(What to produce) Retype all material exactly. Pictures stay out of the copy.

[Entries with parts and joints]
========

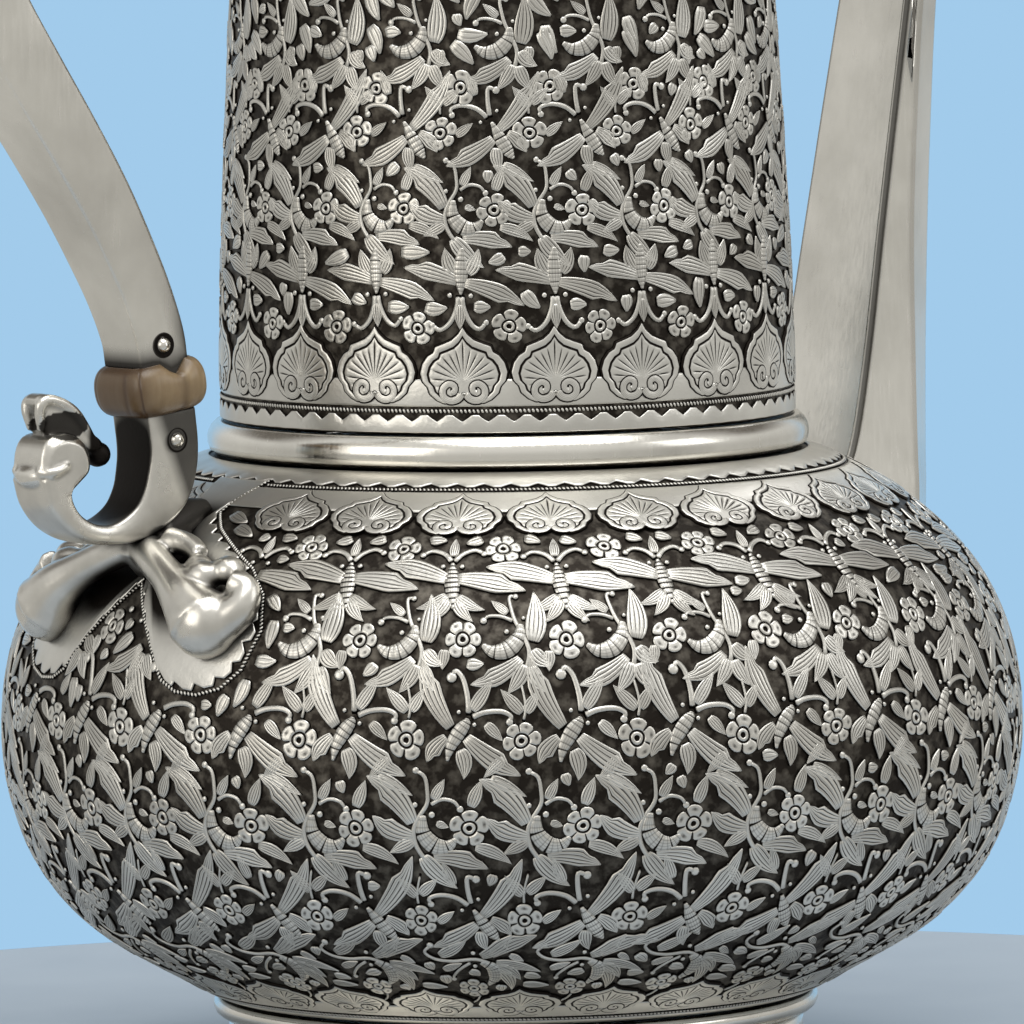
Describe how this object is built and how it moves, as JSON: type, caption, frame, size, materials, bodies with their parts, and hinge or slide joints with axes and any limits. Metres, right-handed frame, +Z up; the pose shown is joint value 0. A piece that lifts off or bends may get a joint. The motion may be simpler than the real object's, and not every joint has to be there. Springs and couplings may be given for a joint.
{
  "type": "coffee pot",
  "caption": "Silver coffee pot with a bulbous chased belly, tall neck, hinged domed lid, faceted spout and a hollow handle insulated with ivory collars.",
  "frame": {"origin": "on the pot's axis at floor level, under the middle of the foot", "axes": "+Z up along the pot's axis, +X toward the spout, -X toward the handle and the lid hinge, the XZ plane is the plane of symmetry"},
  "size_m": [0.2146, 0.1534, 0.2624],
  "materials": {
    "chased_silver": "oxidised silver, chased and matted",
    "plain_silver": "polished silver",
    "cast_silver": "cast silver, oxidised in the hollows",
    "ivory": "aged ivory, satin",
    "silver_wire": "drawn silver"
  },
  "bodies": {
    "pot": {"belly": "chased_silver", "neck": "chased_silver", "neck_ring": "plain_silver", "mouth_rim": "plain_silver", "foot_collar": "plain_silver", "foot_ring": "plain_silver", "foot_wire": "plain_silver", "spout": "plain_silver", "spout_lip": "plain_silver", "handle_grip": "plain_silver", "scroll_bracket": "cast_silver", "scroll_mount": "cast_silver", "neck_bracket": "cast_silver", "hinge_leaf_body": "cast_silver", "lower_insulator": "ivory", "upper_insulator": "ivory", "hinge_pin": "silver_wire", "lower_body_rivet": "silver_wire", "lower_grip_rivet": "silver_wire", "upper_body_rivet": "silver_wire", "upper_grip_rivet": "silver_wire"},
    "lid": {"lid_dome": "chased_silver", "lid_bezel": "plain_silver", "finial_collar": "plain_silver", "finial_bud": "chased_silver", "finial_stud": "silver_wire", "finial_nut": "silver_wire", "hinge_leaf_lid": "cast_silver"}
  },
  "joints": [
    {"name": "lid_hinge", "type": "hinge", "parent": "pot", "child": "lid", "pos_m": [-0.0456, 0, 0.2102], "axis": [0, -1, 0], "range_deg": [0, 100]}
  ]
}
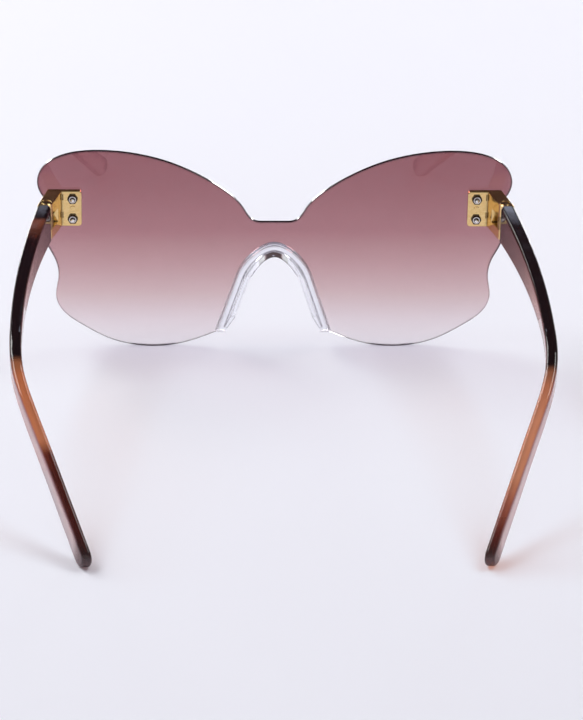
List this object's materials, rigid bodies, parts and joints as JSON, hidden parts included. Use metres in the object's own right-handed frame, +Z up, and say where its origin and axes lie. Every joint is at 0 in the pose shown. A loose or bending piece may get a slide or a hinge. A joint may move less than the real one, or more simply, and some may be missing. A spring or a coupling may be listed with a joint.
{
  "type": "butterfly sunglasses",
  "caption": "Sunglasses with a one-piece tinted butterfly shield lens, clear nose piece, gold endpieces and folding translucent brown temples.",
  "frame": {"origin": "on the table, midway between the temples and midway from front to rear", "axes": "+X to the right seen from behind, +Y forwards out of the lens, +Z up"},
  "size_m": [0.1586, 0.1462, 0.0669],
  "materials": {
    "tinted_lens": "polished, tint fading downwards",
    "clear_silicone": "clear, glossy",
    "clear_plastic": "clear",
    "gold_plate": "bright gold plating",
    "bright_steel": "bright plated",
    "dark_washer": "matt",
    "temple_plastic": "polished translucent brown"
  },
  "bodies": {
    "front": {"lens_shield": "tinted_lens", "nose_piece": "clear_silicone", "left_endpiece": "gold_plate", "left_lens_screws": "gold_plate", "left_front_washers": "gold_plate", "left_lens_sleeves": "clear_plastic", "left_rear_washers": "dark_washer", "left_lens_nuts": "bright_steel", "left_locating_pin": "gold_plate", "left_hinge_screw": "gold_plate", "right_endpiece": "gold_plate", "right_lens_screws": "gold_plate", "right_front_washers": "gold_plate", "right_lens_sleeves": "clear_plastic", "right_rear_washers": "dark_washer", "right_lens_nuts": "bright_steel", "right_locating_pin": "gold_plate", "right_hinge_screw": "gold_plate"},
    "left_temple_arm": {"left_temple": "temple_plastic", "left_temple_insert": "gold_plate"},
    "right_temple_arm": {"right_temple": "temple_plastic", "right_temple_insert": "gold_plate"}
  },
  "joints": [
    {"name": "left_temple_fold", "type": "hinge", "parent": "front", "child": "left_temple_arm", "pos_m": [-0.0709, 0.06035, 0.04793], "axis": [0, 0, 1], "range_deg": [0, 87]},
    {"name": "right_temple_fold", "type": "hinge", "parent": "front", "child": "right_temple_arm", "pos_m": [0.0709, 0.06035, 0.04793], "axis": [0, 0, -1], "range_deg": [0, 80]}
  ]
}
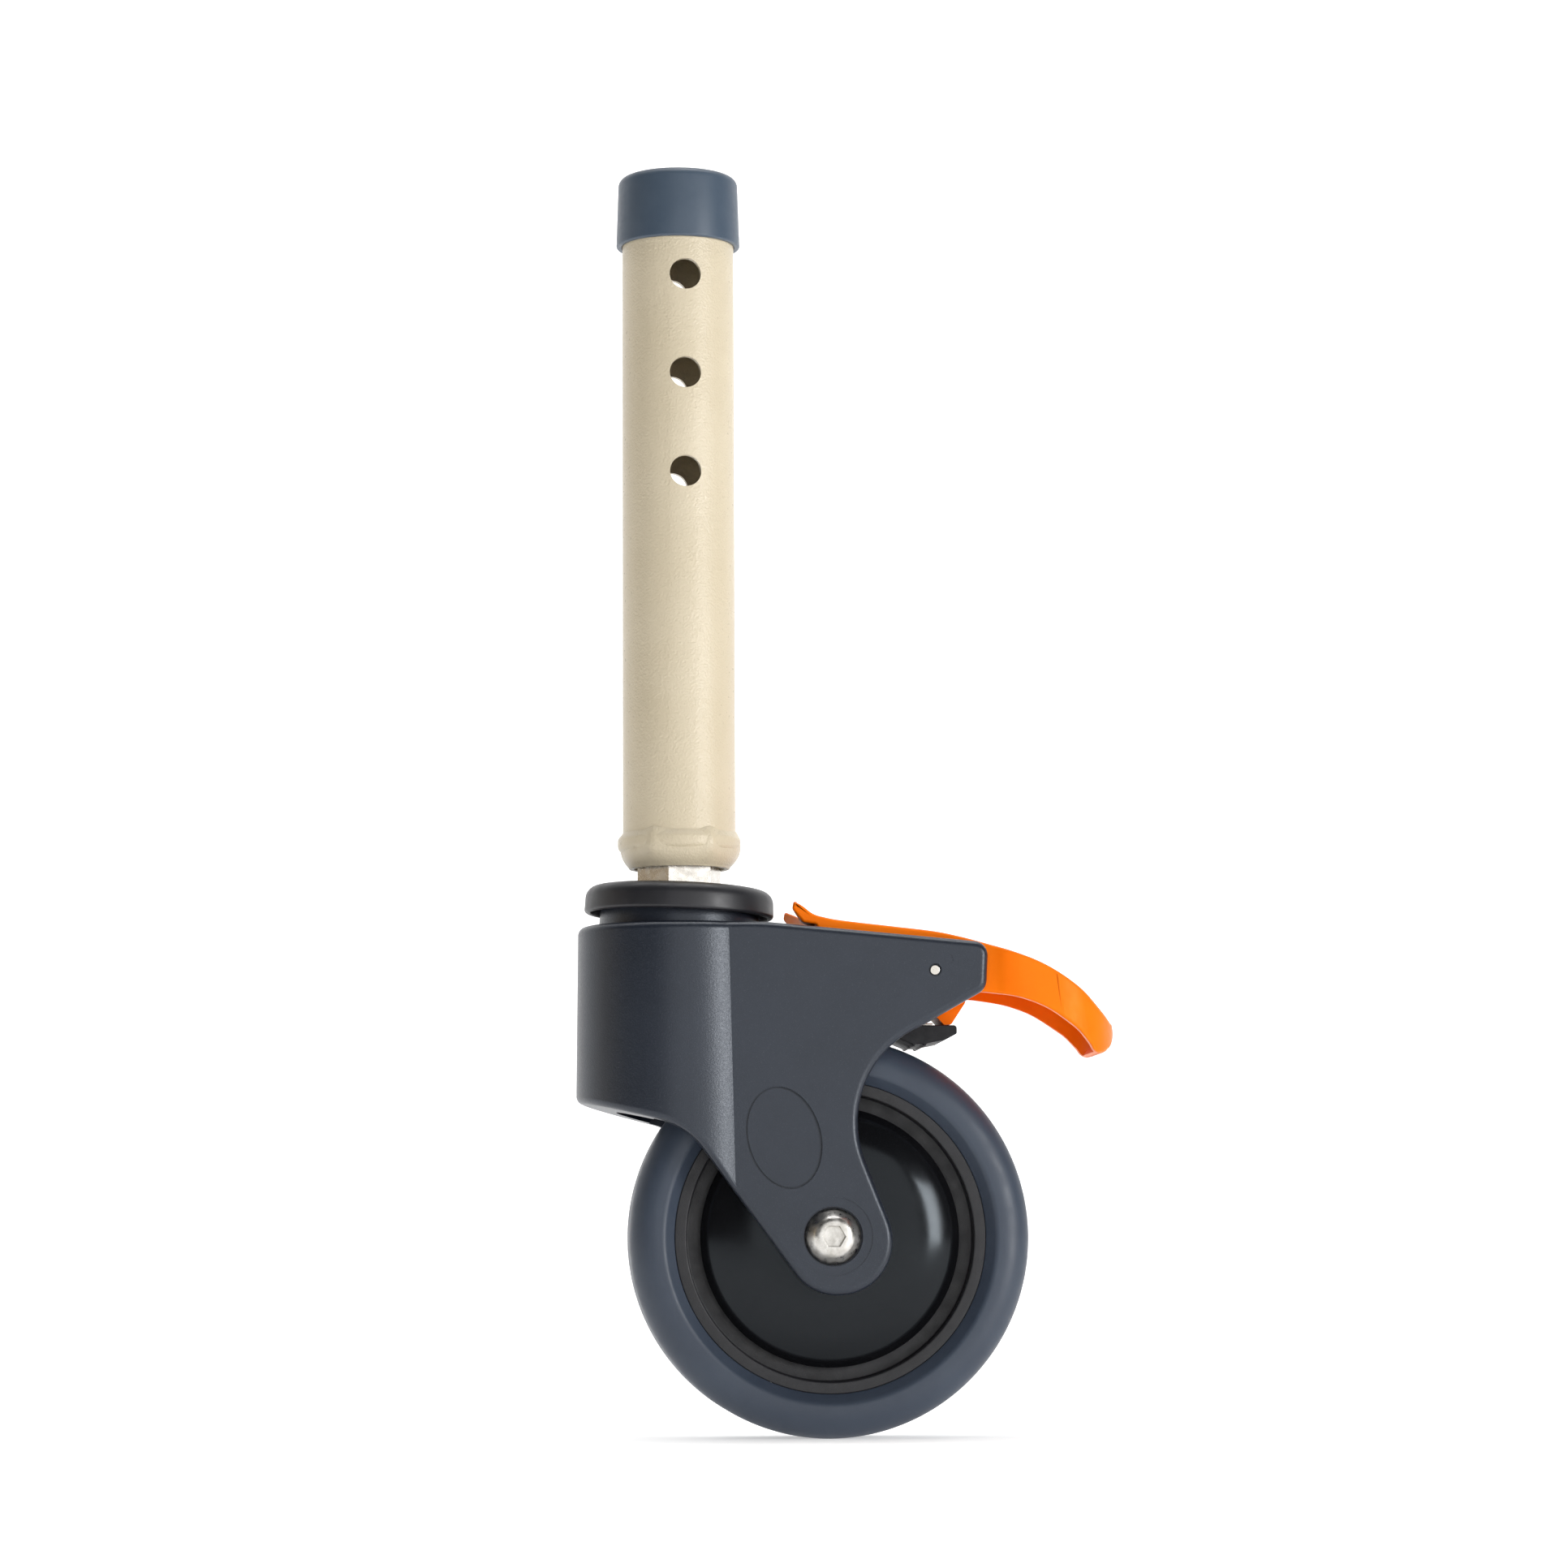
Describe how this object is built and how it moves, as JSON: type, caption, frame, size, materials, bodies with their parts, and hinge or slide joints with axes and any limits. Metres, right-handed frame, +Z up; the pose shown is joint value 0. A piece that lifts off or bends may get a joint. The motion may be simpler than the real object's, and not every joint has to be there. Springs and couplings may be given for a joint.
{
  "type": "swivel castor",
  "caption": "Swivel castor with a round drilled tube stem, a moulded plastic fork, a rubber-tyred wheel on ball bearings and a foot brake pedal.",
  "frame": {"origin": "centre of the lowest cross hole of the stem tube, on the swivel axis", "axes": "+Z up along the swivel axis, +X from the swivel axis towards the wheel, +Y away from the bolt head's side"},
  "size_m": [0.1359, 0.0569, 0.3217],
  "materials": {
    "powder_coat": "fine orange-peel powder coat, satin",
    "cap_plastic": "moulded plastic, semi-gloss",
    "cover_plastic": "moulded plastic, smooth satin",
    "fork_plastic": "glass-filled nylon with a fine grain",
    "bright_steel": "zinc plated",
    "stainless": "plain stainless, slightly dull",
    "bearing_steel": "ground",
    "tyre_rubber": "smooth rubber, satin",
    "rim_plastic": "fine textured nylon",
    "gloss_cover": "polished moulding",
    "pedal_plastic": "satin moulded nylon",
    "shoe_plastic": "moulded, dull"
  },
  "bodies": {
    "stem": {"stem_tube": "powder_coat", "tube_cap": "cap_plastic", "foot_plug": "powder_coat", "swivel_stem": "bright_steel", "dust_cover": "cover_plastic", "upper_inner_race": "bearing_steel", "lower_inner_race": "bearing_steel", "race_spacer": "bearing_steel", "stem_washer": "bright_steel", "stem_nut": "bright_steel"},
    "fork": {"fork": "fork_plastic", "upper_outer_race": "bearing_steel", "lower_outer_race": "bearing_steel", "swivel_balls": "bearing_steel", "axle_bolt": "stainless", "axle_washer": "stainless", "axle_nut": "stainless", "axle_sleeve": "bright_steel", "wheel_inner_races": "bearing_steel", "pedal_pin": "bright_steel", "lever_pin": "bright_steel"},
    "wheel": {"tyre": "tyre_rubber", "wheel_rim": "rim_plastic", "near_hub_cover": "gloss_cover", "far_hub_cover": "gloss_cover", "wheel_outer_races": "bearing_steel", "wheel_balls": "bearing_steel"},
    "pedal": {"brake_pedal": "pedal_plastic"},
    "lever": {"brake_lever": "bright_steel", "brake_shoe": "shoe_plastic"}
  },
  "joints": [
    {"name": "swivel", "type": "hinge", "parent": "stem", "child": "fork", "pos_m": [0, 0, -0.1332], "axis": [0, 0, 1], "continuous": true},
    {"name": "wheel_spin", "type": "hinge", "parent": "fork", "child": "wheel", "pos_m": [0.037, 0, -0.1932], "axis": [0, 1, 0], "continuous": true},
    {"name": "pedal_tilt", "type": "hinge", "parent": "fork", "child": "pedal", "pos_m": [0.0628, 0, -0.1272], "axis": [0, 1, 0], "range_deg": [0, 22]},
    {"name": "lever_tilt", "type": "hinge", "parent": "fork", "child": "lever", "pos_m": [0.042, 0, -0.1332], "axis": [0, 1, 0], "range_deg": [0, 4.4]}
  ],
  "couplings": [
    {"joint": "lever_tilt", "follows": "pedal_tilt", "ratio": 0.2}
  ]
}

========

(Expected output)
Describe how this object is built and how it moves, as JSON: type, caption, frame, size, materials, bodies with their parts, and hinge or slide joints with axes and any limits. Metres, right-handed frame, +Z up; the pose shown is joint value 0. A piece that lifts off or bends may get a joint. The motion may be simpler than the real object's, and not every joint has to be there. Springs and couplings may be given for a joint.
{
  "type": "coffee pot",
  "caption": "Silver coffee pot with a bulbous chased belly, tall neck, hinged domed lid, faceted spout and a hollow handle insulated with ivory collars.",
  "frame": {"origin": "on the pot's axis at floor level, under the middle of the foot", "axes": "+Z up along the pot's axis, +X toward the spout, -X toward the handle and the lid hinge, the XZ plane is the plane of symmetry"},
  "size_m": [0.2146, 0.1534, 0.2624],
  "materials": {
    "chased_silver": "oxidised silver, chased and matted",
    "plain_silver": "polished silver",
    "cast_silver": "cast silver, oxidised in the hollows",
    "ivory": "aged ivory, satin",
    "silver_wire": "drawn silver"
  },
  "bodies": {
    "pot": {"belly": "chased_silver", "neck": "chased_silver", "neck_ring": "plain_silver", "mouth_rim": "plain_silver", "foot_collar": "plain_silver", "foot_ring": "plain_silver", "foot_wire": "plain_silver", "spout": "plain_silver", "spout_lip": "plain_silver", "handle_grip": "plain_silver", "scroll_bracket": "cast_silver", "scroll_mount": "cast_silver", "neck_bracket": "cast_silver", "hinge_leaf_body": "cast_silver", "lower_insulator": "ivory", "upper_insulator": "ivory", "hinge_pin": "silver_wire", "lower_body_rivet": "silver_wire", "lower_grip_rivet": "silver_wire", "upper_body_rivet": "silver_wire", "upper_grip_rivet": "silver_wire"},
    "lid": {"lid_dome": "chased_silver", "lid_bezel": "plain_silver", "finial_collar": "plain_silver", "finial_bud": "chased_silver", "finial_stud": "silver_wire", "finial_nut": "silver_wire", "hinge_leaf_lid": "cast_silver"}
  },
  "joints": [
    {"name": "lid_hinge", "type": "hinge", "parent": "pot", "child": "lid", "pos_m": [-0.0456, 0, 0.2102], "axis": [0, -1, 0], "range_deg": [0, 100]}
  ]
}
List this object's materials, rigid bodies, parts and joints as JSON, hidden parts included. Use metres in the object's own right-handed frame, +Z up, and say where its origin and axes lie. Every joint is at 0 in the pose shown. A loose or bending piece may get a slide or a hinge. A joint may move less than the real one, or more simply, and some may be missing. A spring or a coupling may be listed with a joint.
{
  "type": "butterfly sunglasses",
  "caption": "Sunglasses with a one-piece tinted butterfly shield lens, clear nose piece, gold endpieces and folding translucent brown temples.",
  "frame": {"origin": "on the table, midway between the temples and midway from front to rear", "axes": "+X to the right seen from behind, +Y forwards out of the lens, +Z up"},
  "size_m": [0.1586, 0.1462, 0.0669],
  "materials": {
    "tinted_lens": "polished, tint fading downwards",
    "clear_silicone": "clear, glossy",
    "clear_plastic": "clear",
    "gold_plate": "bright gold plating",
    "bright_steel": "bright plated",
    "dark_washer": "matt",
    "temple_plastic": "polished translucent brown"
  },
  "bodies": {
    "front": {"lens_shield": "tinted_lens", "nose_piece": "clear_silicone", "left_endpiece": "gold_plate", "left_lens_screws": "gold_plate", "left_front_washers": "gold_plate", "left_lens_sleeves": "clear_plastic", "left_rear_washers": "dark_washer", "left_lens_nuts": "bright_steel", "left_locating_pin": "gold_plate", "left_hinge_screw": "gold_plate", "right_endpiece": "gold_plate", "right_lens_screws": "gold_plate", "right_front_washers": "gold_plate", "right_lens_sleeves": "clear_plastic", "right_rear_washers": "dark_washer", "right_lens_nuts": "bright_steel", "right_locating_pin": "gold_plate", "right_hinge_screw": "gold_plate"},
    "left_temple_arm": {"left_temple": "temple_plastic", "left_temple_insert": "gold_plate"},
    "right_temple_arm": {"right_temple": "temple_plastic", "right_temple_insert": "gold_plate"}
  },
  "joints": [
    {"name": "left_temple_fold", "type": "hinge", "parent": "front", "child": "left_temple_arm", "pos_m": [-0.0709, 0.06035, 0.04793], "axis": [0, 0, 1], "range_deg": [0, 87]},
    {"name": "right_temple_fold", "type": "hinge", "parent": "front", "child": "right_temple_arm", "pos_m": [0.0709, 0.06035, 0.04793], "axis": [0, 0, -1], "range_deg": [0, 80]}
  ]
}
Describe how this object is built and how it moves, as JSON: type, caption, frame, size, materials, bodies with their parts, and hinge or slide joints with axes and any limits. Metres, right-handed frame, +Z up; the pose shown is joint value 0. A piece that lifts off or bends may get a joint. The motion may be simpler than the real object's, and not every joint has to be there. Springs and couplings may be given for a joint.
{
  "type": "swivel castor",
  "caption": "Swivel castor with a round drilled tube stem, a moulded plastic fork, a rubber-tyred wheel on ball bearings and a foot brake pedal.",
  "frame": {"origin": "centre of the lowest cross hole of the stem tube, on the swivel axis", "axes": "+Z up along the swivel axis, +X from the swivel axis towards the wheel, +Y away from the bolt head's side"},
  "size_m": [0.1359, 0.0569, 0.3217],
  "materials": {
    "powder_coat": "fine orange-peel powder coat, satin",
    "cap_plastic": "moulded plastic, semi-gloss",
    "cover_plastic": "moulded plastic, smooth satin",
    "fork_plastic": "glass-filled nylon with a fine grain",
    "bright_steel": "zinc plated",
    "stainless": "plain stainless, slightly dull",
    "bearing_steel": "ground",
    "tyre_rubber": "smooth rubber, satin",
    "rim_plastic": "fine textured nylon",
    "gloss_cover": "polished moulding",
    "pedal_plastic": "satin moulded nylon",
    "shoe_plastic": "moulded, dull"
  },
  "bodies": {
    "stem": {"stem_tube": "powder_coat", "tube_cap": "cap_plastic", "foot_plug": "powder_coat", "swivel_stem": "bright_steel", "dust_cover": "cover_plastic", "upper_inner_race": "bearing_steel", "lower_inner_race": "bearing_steel", "race_spacer": "bearing_steel", "stem_washer": "bright_steel", "stem_nut": "bright_steel"},
    "fork": {"fork": "fork_plastic", "upper_outer_race": "bearing_steel", "lower_outer_race": "bearing_steel", "swivel_balls": "bearing_steel", "axle_bolt": "stainless", "axle_washer": "stainless", "axle_nut": "stainless", "axle_sleeve": "bright_steel", "wheel_inner_races": "bearing_steel", "pedal_pin": "bright_steel", "lever_pin": "bright_steel"},
    "wheel": {"tyre": "tyre_rubber", "wheel_rim": "rim_plastic", "near_hub_cover": "gloss_cover", "far_hub_cover": "gloss_cover", "wheel_outer_races": "bearing_steel", "wheel_balls": "bearing_steel"},
    "pedal": {"brake_pedal": "pedal_plastic"},
    "lever": {"brake_lever": "bright_steel", "brake_shoe": "shoe_plastic"}
  },
  "joints": [
    {"name": "swivel", "type": "hinge", "parent": "stem", "child": "fork", "pos_m": [0, 0, -0.1332], "axis": [0, 0, 1], "continuous": true},
    {"name": "wheel_spin", "type": "hinge", "parent": "fork", "child": "wheel", "pos_m": [0.037, 0, -0.1932], "axis": [0, 1, 0], "continuous": true},
    {"name": "pedal_tilt", "type": "hinge", "parent": "fork", "child": "pedal", "pos_m": [0.0628, 0, -0.1272], "axis": [0, 1, 0], "range_deg": [0, 22]},
    {"name": "lever_tilt", "type": "hinge", "parent": "fork", "child": "lever", "pos_m": [0.042, 0, -0.1332], "axis": [0, 1, 0], "range_deg": [0, 4.4]}
  ],
  "couplings": [
    {"joint": "lever_tilt", "follows": "pedal_tilt", "ratio": 0.2}
  ]
}